## Stated goal
Everything from the line containing "const selfRetractingLifeline = new" through the line containing "imported = [obj" must be quoted exactly; everything else is left out.

## Recorded data
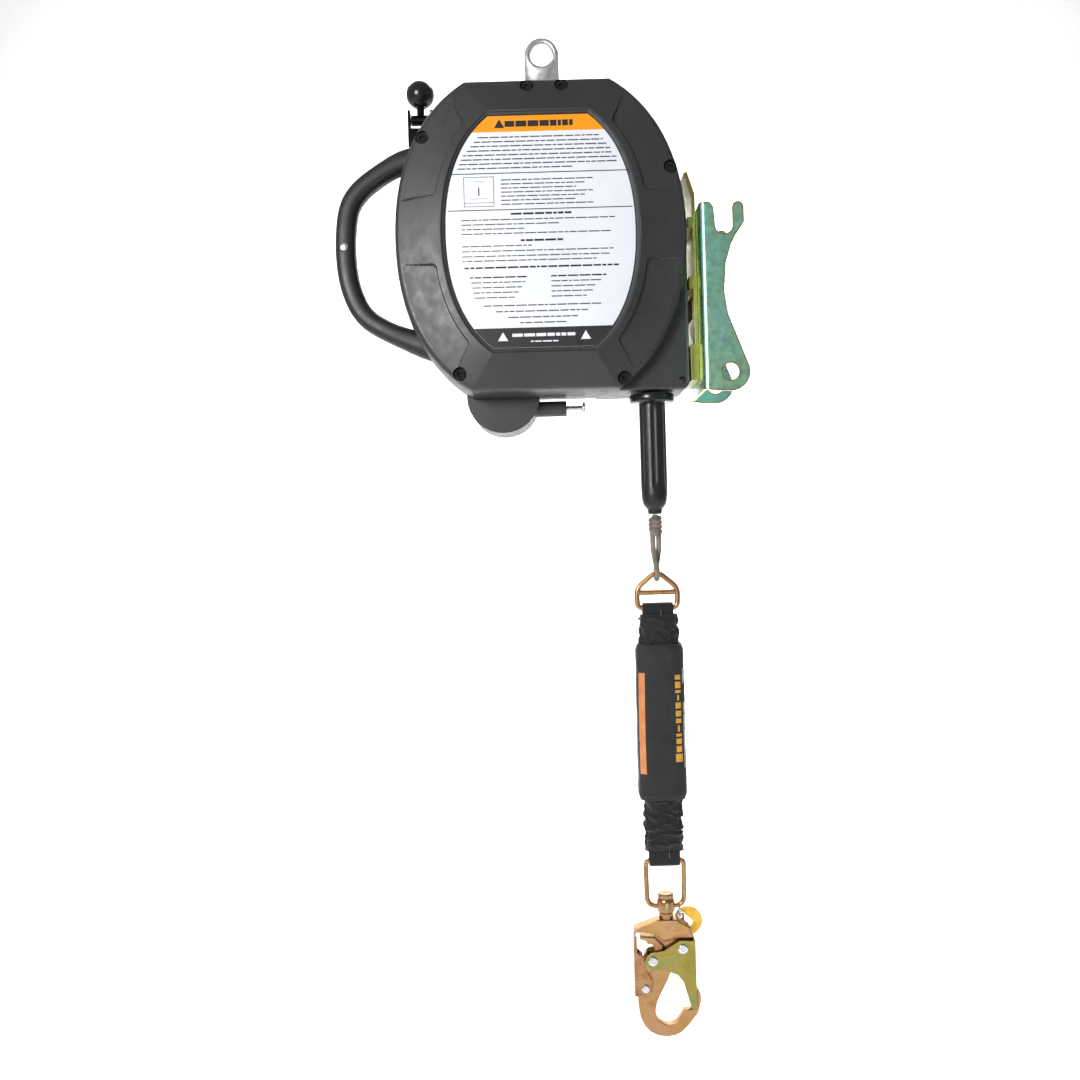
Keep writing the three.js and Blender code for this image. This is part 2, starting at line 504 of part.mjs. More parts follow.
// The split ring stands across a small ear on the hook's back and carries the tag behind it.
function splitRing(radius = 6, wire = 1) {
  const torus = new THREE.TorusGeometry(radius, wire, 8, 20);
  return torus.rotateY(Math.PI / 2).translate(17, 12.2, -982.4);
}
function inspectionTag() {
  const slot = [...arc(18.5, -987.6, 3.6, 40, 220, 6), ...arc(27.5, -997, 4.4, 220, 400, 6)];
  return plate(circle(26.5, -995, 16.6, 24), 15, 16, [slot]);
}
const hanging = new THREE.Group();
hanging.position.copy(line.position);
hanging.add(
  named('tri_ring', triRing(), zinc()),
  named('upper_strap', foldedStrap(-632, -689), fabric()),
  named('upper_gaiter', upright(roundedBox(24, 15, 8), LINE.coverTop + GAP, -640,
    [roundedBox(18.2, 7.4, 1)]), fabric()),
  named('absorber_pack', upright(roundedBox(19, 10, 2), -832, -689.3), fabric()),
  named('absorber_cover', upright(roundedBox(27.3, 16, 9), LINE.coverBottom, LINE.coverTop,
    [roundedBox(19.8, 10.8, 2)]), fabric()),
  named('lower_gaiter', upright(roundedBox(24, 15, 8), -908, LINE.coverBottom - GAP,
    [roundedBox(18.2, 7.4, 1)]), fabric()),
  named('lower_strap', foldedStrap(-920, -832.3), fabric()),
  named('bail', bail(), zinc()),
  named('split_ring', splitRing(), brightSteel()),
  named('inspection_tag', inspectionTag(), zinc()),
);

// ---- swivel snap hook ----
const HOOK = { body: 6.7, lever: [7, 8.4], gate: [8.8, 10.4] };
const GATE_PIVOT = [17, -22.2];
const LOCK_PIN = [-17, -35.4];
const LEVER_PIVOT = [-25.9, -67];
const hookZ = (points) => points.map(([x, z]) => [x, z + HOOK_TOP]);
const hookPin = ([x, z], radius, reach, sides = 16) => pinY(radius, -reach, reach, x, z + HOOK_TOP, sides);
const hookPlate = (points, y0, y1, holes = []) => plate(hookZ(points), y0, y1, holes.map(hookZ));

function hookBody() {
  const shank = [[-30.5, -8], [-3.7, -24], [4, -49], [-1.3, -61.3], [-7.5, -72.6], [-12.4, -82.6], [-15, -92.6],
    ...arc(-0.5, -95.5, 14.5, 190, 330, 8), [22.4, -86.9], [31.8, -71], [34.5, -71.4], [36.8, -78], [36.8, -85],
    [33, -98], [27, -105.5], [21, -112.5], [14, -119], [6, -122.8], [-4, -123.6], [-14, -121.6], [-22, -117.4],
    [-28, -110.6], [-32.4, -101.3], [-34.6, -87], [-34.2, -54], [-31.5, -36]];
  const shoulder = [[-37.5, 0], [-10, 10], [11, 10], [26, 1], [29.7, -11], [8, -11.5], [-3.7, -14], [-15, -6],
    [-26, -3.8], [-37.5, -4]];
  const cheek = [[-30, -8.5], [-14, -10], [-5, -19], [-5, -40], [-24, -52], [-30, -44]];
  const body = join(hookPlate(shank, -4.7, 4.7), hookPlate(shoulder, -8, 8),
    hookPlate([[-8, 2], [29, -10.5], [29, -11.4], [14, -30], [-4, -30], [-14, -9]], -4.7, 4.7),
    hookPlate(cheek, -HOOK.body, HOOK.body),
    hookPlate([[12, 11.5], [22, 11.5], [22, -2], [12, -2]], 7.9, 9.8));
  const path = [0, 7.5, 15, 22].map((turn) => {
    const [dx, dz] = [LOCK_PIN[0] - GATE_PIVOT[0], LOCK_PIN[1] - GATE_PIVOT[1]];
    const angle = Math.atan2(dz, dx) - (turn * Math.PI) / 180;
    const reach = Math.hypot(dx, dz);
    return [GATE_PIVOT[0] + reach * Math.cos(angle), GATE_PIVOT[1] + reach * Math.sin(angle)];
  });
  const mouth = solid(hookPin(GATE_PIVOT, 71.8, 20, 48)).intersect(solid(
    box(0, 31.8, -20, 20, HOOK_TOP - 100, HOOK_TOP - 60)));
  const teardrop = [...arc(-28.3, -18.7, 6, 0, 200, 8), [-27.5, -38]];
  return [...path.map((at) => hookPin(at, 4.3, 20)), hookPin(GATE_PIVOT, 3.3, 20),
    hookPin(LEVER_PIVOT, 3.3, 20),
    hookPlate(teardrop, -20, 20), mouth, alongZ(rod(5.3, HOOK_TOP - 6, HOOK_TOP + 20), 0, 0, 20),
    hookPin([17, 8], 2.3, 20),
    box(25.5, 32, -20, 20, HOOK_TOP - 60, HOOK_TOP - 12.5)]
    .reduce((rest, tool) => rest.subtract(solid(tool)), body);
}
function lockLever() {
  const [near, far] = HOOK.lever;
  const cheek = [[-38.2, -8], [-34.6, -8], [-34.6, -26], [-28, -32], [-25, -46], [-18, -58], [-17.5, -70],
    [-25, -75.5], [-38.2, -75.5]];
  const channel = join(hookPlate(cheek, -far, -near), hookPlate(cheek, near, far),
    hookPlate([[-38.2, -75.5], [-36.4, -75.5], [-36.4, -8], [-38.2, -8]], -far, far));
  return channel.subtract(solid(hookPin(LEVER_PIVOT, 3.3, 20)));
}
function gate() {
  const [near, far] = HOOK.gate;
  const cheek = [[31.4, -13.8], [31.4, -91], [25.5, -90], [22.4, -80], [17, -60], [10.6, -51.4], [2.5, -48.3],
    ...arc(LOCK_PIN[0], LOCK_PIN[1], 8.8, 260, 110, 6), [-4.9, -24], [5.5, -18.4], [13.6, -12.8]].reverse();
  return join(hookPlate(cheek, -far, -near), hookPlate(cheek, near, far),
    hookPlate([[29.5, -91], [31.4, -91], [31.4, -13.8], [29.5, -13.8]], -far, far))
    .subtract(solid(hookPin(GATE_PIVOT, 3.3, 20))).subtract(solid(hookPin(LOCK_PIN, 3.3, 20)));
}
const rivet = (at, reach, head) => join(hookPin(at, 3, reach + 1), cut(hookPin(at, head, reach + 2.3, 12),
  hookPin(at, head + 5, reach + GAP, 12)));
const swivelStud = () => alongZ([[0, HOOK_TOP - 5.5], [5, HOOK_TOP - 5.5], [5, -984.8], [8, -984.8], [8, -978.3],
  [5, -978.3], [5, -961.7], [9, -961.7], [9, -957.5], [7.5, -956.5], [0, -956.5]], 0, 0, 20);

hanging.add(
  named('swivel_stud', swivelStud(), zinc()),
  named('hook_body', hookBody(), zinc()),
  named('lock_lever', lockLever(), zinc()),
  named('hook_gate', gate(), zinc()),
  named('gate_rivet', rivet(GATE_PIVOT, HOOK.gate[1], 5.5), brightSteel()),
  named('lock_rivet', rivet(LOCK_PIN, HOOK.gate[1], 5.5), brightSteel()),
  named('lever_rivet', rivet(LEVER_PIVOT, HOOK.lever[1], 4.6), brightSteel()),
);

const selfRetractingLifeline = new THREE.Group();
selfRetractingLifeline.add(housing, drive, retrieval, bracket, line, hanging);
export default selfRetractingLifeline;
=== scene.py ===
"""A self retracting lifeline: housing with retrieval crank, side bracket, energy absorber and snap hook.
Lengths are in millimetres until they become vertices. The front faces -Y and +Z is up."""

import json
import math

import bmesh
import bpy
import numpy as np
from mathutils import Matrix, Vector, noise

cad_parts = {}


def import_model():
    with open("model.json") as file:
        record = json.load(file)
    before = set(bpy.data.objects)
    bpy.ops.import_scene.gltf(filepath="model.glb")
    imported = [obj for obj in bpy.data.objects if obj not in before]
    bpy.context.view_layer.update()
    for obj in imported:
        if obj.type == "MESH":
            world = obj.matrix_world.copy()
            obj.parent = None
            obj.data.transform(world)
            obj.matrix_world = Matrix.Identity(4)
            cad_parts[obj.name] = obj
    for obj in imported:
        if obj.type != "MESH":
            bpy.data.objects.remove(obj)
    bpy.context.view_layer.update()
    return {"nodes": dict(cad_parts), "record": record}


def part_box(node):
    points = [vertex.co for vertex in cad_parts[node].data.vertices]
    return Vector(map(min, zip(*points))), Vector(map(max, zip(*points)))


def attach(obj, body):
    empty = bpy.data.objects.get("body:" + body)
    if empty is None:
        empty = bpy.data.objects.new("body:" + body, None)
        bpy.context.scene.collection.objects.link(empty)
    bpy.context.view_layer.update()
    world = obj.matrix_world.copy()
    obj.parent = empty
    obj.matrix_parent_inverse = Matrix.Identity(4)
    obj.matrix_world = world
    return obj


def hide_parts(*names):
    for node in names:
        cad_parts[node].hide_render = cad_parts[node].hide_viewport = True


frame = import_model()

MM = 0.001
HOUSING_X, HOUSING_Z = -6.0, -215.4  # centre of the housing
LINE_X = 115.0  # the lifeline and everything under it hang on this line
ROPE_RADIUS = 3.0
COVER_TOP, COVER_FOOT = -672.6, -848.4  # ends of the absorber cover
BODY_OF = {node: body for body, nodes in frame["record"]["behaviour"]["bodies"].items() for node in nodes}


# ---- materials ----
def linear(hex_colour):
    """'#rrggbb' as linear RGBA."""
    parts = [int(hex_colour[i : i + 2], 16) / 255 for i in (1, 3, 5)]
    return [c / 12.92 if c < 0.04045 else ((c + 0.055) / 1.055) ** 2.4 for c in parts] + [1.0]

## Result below
const selfRetractingLifeline = new THREE.Group();
selfRetractingLifeline.add(housing, drive, retrieval, bracket, line, hanging);
export default selfRetractingLifeline;
=== scene.py ===
"""A self retracting lifeline: housing with retrieval crank, side bracket, energy absorber and snap hook.
Lengths are in millimetres until they become vertices. The front faces -Y and +Z is up."""

import json
import math

import bmesh
import bpy
import numpy as np
from mathutils import Matrix, Vector, noise

cad_parts = {}


def import_model():
    with open("model.json") as file:
        record = json.load(file)
    before = set(bpy.data.objects)
    bpy.ops.import_scene.gltf(filepath="model.glb")
    imported = [obj for obj in bpy.data.objects if obj not in before]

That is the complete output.